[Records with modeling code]
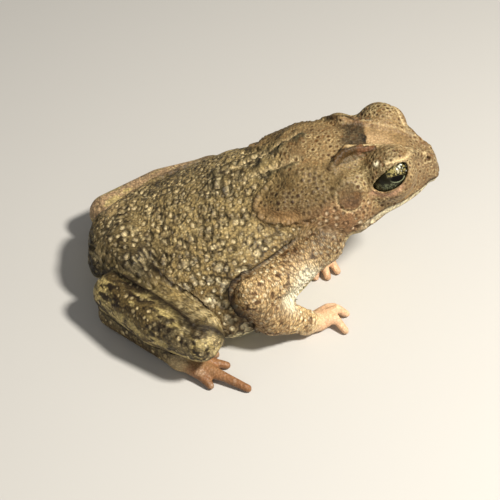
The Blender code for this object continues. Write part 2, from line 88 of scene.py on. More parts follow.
# Each crest of the head as joints in the head's frame, with radii
CRESTS = (
    (((1.3, 1.7, 4.5), (3.1, 2.2, 5.9), (5.4, 2.8, 7.3), (7.9, 3.3, 8.6)), (0.6, 0.6, 0.65, 0.7)),
    (
        ((7.9, 3.3, 8.4), (10.3, 3.7, 9.1), (13.6, 4.1, 10.0), (17.8, 4.7, 10.7)),
        (0.7, 0.75, 0.8, 0.8),
    ),
    (((17.8, 4.7, 10.7), (19.6, 6.2, 10.2), (21.0, 7.8, 9.2)), (0.65, 0.6, 0.4)),
    (((13.4, 8.6, 7.6), (15.8, 9.2, 7.6), (18.6, 9.4, 7.7)), (0.7, 0.8, 0.6)),
    (((4.6, 3.2, 7.0), (5.6, 5.0, 7.6), (6.6, 6.6, 8.0)), (0.6, 0.6, 0.6)),
)

# The one whose pale line lies a little inside and above it
REAR_CREST = CRESTS[2][0]

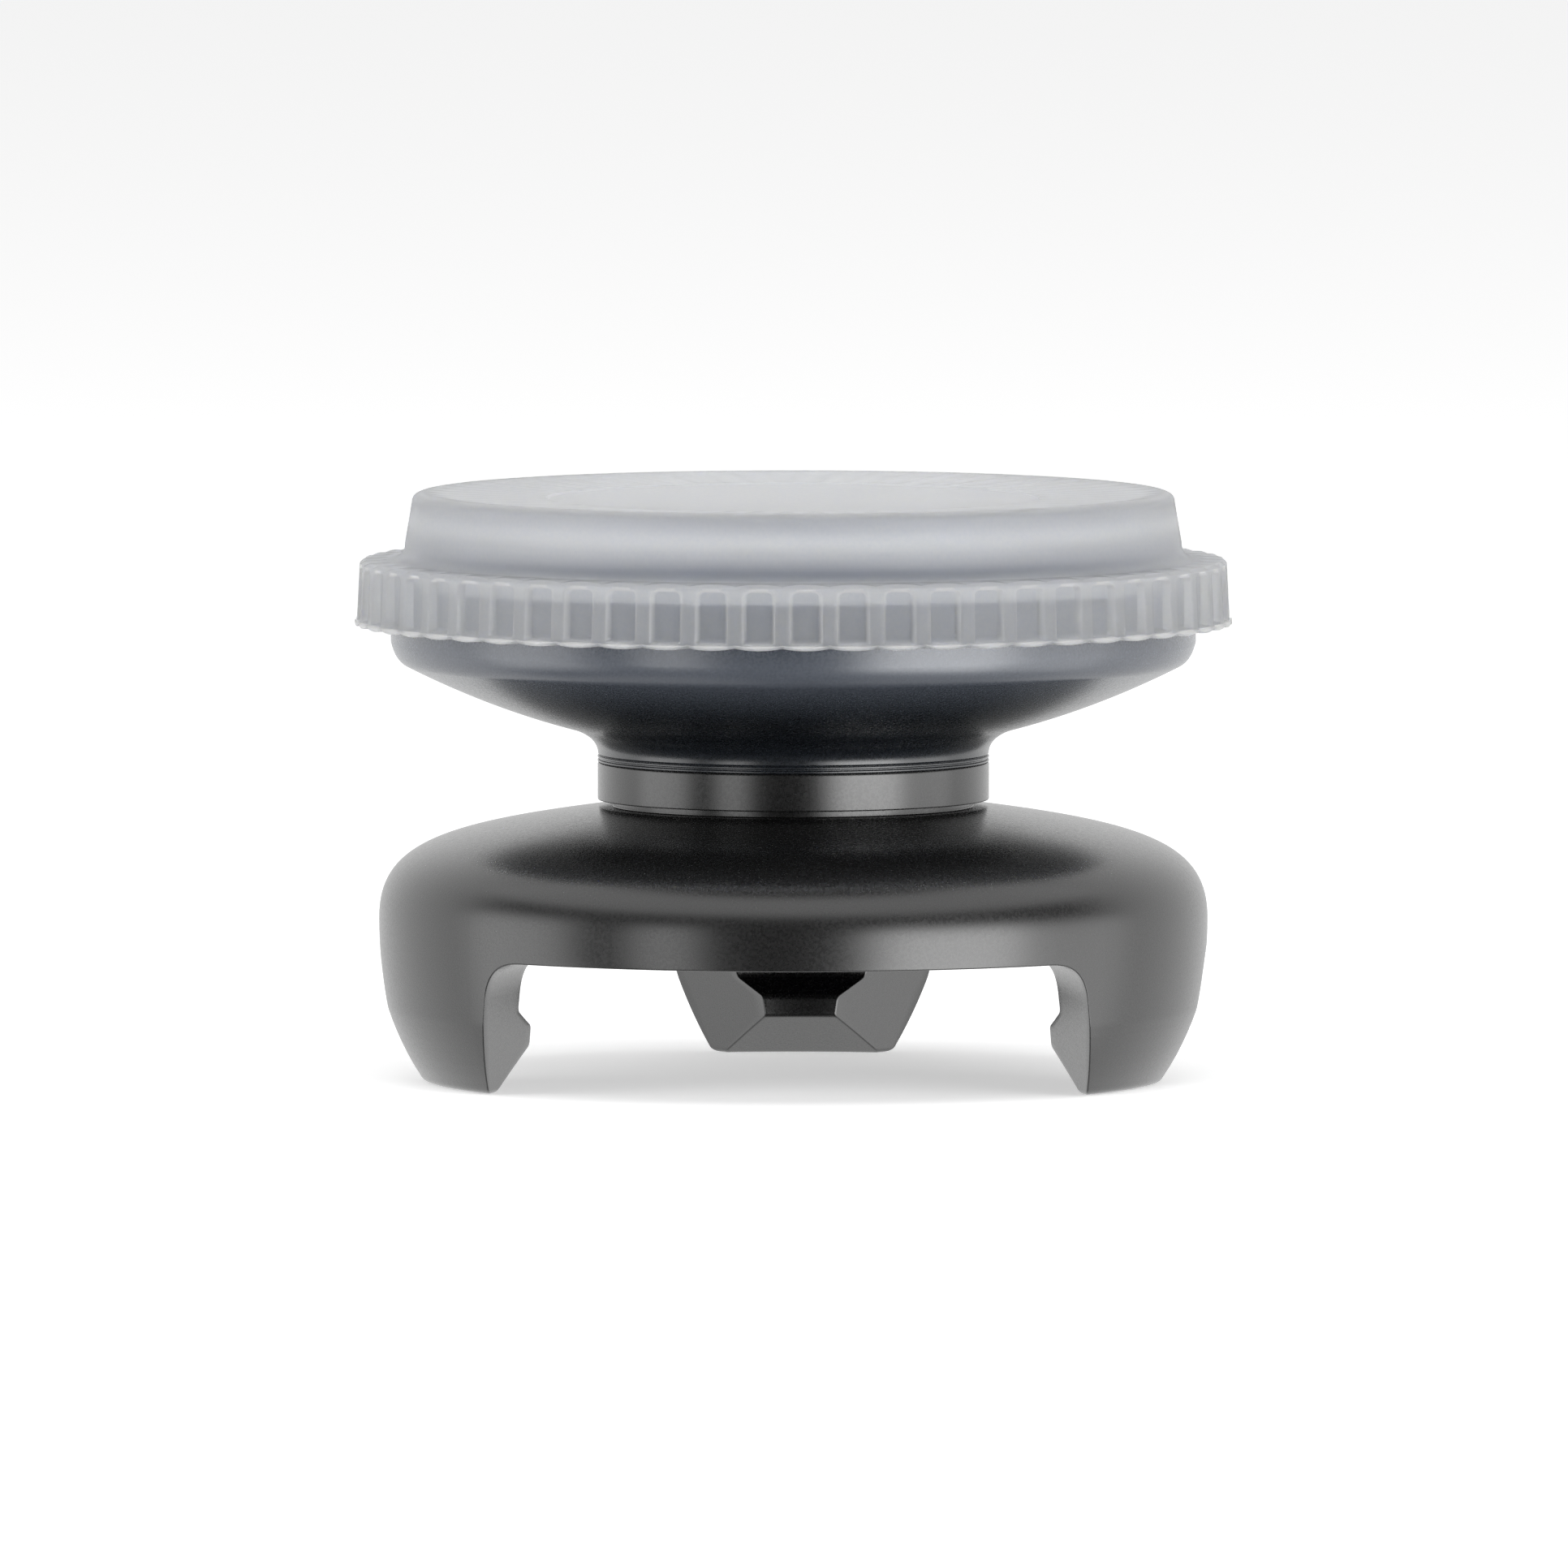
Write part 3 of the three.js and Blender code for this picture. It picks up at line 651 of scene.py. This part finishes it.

- Goal -
From the listing above, extract every line exactly as it stands.

- Completed exercise -
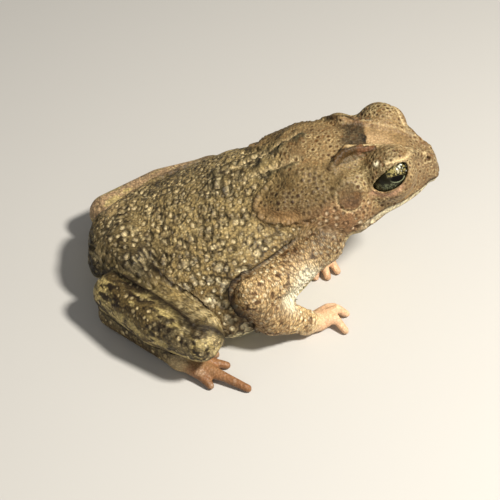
The Blender code for this object continues. Write part 2, from line 88 of scene.py on. More parts follow.
# Each crest of the head as joints in the head's frame, with radii
CRESTS = (
    (((1.3, 1.7, 4.5), (3.1, 2.2, 5.9), (5.4, 2.8, 7.3), (7.9, 3.3, 8.6)), (0.6, 0.6, 0.65, 0.7)),
    (
        ((7.9, 3.3, 8.4), (10.3, 3.7, 9.1), (13.6, 4.1, 10.0), (17.8, 4.7, 10.7)),
        (0.7, 0.75, 0.8, 0.8),
    ),
    (((17.8, 4.7, 10.7), (19.6, 6.2, 10.2), (21.0, 7.8, 9.2)), (0.65, 0.6, 0.4)),
    (((13.4, 8.6, 7.6), (15.8, 9.2, 7.6), (18.6, 9.4, 7.7)), (0.7, 0.8, 0.6)),
    (((4.6, 3.2, 7.0), (5.6, 5.0, 7.6), (6.6, 6.6, 8.0)), (0.6, 0.6, 0.6)),
)

# The one whose pale line lies a little inside and above it
REAR_CREST = CRESTS[2][0]

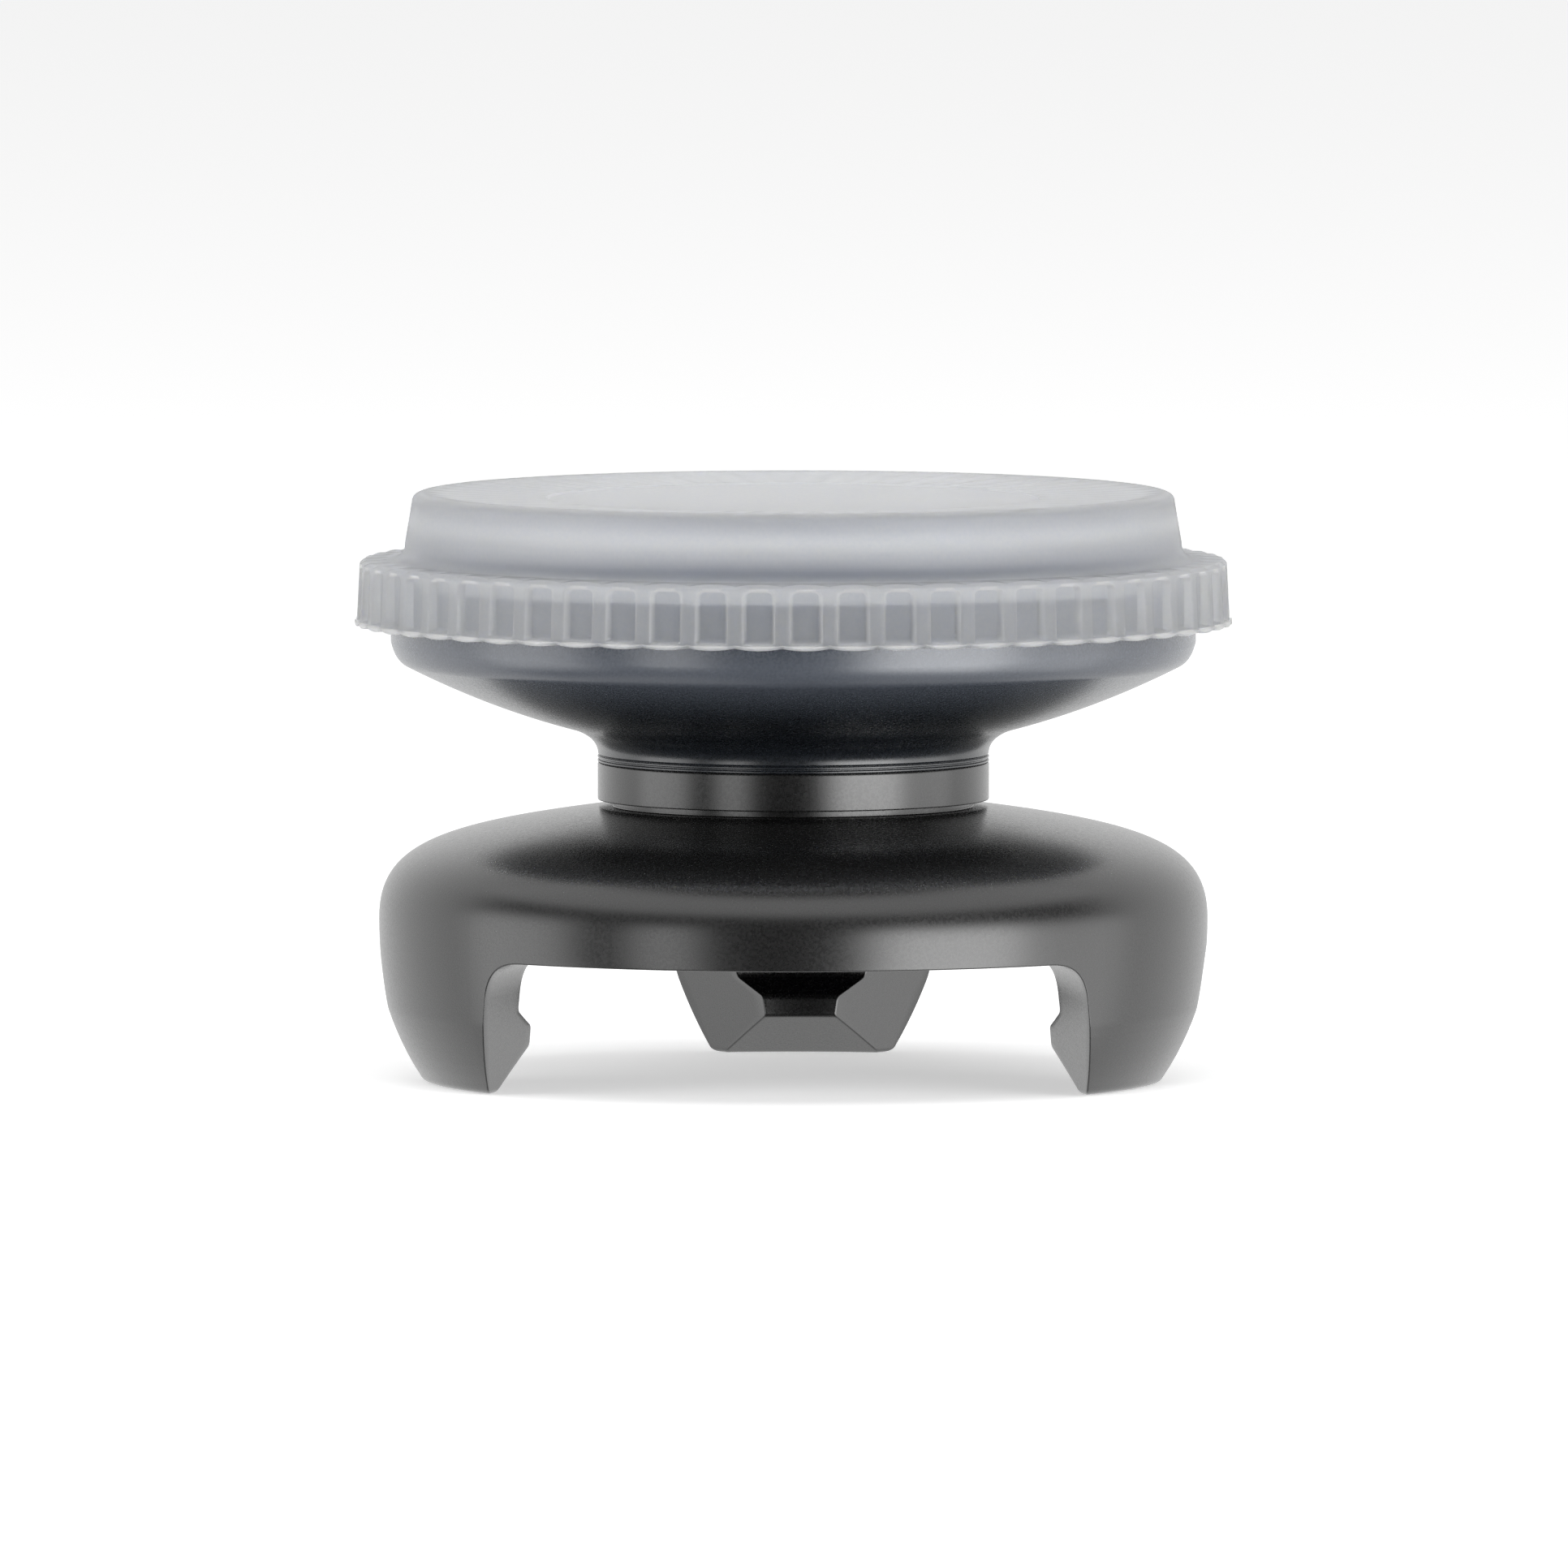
Write part 3 of the three.js and Blender code for this picture. It picks up at line 651 of scene.py. This part finishes it.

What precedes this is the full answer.